I ponder as I ponder

Mar 22, 2008

Lately I've been wanting to make a change. Not just in myself but for the better of those around me.So when I recently found quarter life I thought this would be a great step for me. I feel that where I am physically and mentally and geographically is restricting my capabilitys. And I'm so tired of constantly wanting to change, then realizing that any efforts made really didn't do anything at all. I think my problem is even though I tell myself and others that I don't care what anyone thinks and I'm fine with myself, the truth of the matter is that I'm not.Unfortunately I have a habit of tricking myself into thinking that the "improvements" I make in myself are for me, when really I think these"improvements" will make me more likable or appreciated. I think part of it is that even though I am compassionate for others, I'm still selfish, even though I don't hold myself in the highest of standards, I'm still vain and even though I want so bad to make a difference in this world, I stand still like a lazy fool.

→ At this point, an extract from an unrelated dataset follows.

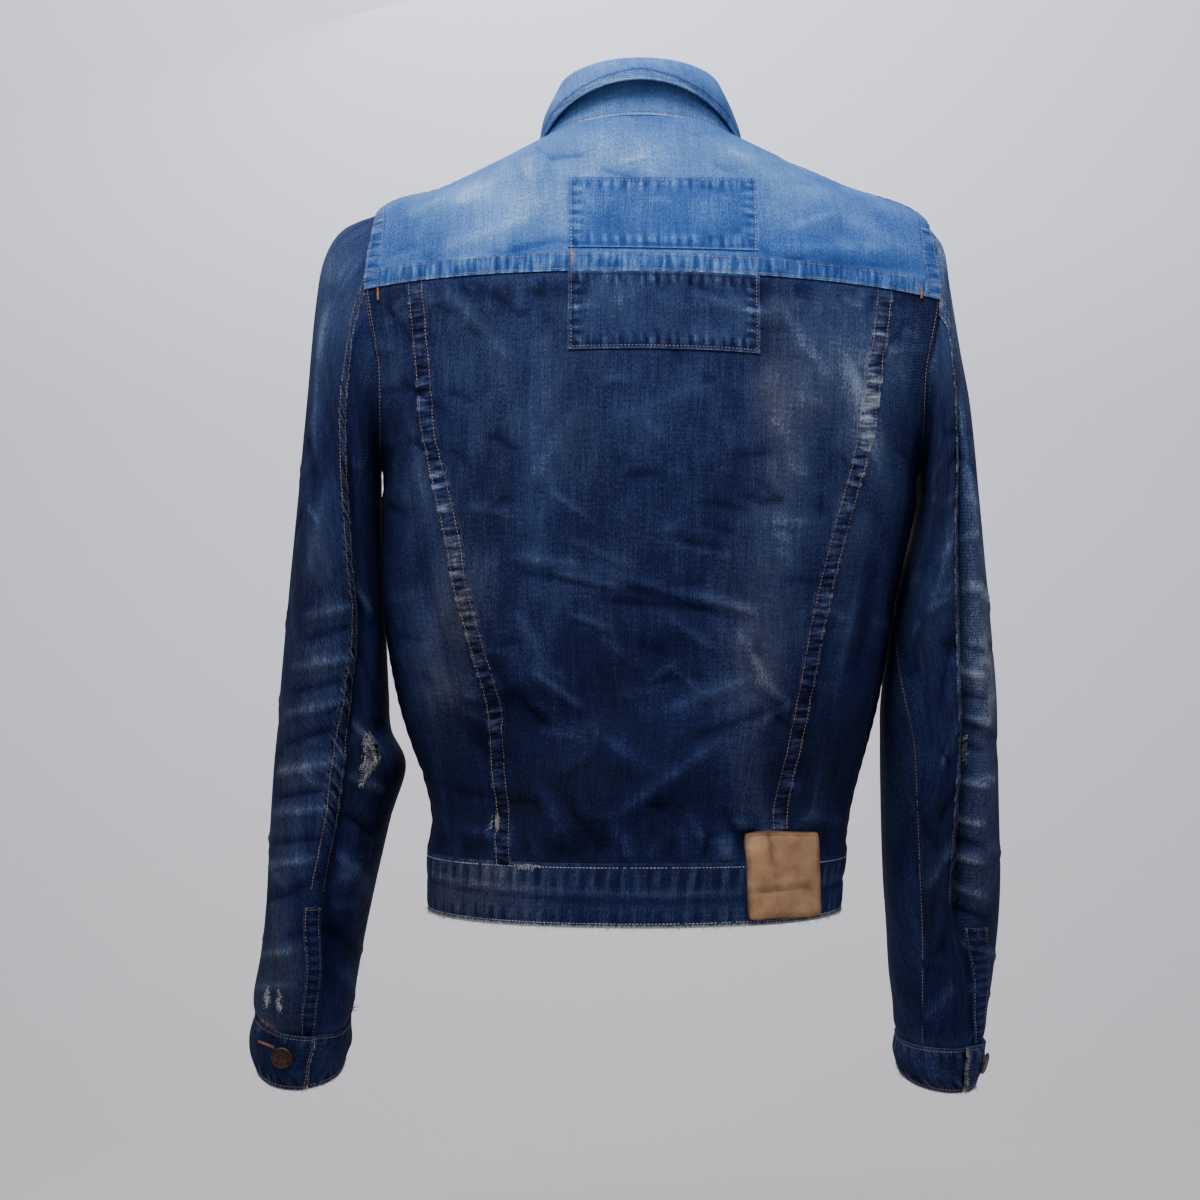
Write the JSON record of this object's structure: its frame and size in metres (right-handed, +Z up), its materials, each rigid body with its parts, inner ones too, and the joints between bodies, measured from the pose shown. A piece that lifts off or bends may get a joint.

Its like this constant battle between who I am and who I want to be and the result is a stalemate.
So how do I do it? How do I cross over enemy lines? I'm so sick of having this passion and being restrained by my own will.I want to be selfless and strong make a difference. And I know that to make a difference in others you must first make a difference in yourself. Its just how to go about it.And that is my delima...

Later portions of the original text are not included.